Insights from the “Farm for the Future” programme welcome meeting
Project Manager Sarah Juggins reports
At a recent Welcome Meeting of the Royal Countryside Fund ‘Farm for the Future’ programme held in Uffington, near Stamford, the gathered participants enjoyed a stimulating and challenging talk by PfL’s very own Hannah Thorogood and Liz Genever.
The Welcome Meeting is the first in a series of workshops that are being delivered to PfL and non-PfL livestock farmers as part of the Defra emphasis on building resilience within farming. It is free, and for those not already PfL members, it offers a year of free membership of PfL.

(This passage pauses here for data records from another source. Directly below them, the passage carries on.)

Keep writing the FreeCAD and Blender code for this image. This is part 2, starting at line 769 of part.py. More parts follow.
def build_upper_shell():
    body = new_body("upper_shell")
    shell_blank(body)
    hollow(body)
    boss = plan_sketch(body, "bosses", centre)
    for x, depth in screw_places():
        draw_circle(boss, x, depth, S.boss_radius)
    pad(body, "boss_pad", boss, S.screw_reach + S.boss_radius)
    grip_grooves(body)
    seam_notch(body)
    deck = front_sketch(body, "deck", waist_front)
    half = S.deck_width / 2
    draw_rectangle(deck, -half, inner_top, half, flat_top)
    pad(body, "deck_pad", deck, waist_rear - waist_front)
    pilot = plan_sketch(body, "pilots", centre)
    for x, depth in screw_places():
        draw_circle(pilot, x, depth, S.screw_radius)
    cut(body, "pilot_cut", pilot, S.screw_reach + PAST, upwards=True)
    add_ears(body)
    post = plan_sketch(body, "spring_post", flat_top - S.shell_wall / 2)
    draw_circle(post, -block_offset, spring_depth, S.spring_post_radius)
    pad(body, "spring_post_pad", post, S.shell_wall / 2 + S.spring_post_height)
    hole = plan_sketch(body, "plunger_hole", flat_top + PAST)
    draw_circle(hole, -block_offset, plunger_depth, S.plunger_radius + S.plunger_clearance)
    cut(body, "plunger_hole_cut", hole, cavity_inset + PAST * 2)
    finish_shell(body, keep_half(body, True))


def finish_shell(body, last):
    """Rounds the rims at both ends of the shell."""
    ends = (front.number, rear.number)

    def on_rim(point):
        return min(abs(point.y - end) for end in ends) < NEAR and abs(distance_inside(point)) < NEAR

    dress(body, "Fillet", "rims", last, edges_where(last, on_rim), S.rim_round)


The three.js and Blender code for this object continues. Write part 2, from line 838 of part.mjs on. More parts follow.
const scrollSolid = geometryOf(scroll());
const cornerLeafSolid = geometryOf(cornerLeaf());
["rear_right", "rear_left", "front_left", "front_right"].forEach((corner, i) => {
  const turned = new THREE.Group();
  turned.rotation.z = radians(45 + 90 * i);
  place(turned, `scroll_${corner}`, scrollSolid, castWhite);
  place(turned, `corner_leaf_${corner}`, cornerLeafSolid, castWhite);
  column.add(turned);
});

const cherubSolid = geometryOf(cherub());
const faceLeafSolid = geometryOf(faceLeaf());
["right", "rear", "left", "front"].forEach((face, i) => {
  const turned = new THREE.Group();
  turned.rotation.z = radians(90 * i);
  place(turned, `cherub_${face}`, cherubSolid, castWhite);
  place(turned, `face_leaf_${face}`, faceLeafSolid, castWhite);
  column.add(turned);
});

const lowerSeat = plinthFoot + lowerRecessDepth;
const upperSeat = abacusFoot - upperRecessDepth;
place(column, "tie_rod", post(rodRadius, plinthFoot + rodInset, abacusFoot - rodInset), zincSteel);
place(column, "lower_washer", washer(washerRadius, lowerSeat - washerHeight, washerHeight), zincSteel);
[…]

Led by Liz and Hannah, the group chatted about their own farming operations, the challenges posed to the entire sector and the personal issues they faced. Using post-it notes to record their thoughts, the group discussed a whole range of subjects in an open, frank and supportive manner. There was a huge range of experience in the room, from new entrants to experienced stock people; from agricultural students to lecturers in farming.
Despite the wide range of experiences, there was a lot of common ground. The challenges posed by uncertainty in the sector; frustration at the low value placed on food by supermarkets; the lack of recognition for farming as a career in the education sector; confusion over how to best balance food production and environmental management; the issues will be recognised by anyone working in agriculture at the moment.
From my perspective as an observer, the thing that struck was a real hunger for collaboration. Every member of the group wanted to stress that a silo mentality was the last thing they wanted. Sharing knowledge, sharing machinery, sharing concerns – just the chance to sit in a room and hear from other people how they were addressing issues was a cathartic exercise in its own right.
This is light years away from preconceived ideas about farmers. The days of a farmer growing the hedges high so neighbours couldn’t see what was growing in the fields are well behind us. The conversations around the room showed that everyone was willing to share – maybe not every idea – but certainly a fair amount of knowledge and expertise.
All of which is borne out by the growth in cluster groups. Farm cluster groups are springing up all over the country, with farmers getting together to talk to their neighbours about shared projects and schemes. Much of this is driven by environmental initiatives. As one farmer put it: ‘just because my boundary stops at the farm gate, nature doesn’t.’
It is now common to see farmers working together to ensure a hedge line or a margin continues from one farm to the next. Farmers who share a riverbank will work together to create a long buffer strip along the length of the river.
From the cluster groups, new ideas and new possibilities spring forth. One farm may not be able to afford a new piece of min drill equipment but by sharing the cost with a neighbour, that becomes possible.
While our East Midlands RCF programme participants are not a recognised cluster group, many of the qualities of collaborative working will be evident as the group comes together over the coming months. With the skilful leadership of Liz and Hannah that process was starting during the first event, with people talking about how they could help each other. That bond between the members will only get stronger.
While we are very proud of the programme we have put together for the RCF Farm for the Future programme, with a great set of speakers, some fabulous venues and cutting-edge topics, I suspect the greatest value will come from the interactions and relationships that are forged in the ‘down-time’, over a cup of tea, a lovely lunch or on the way back from a farm walk.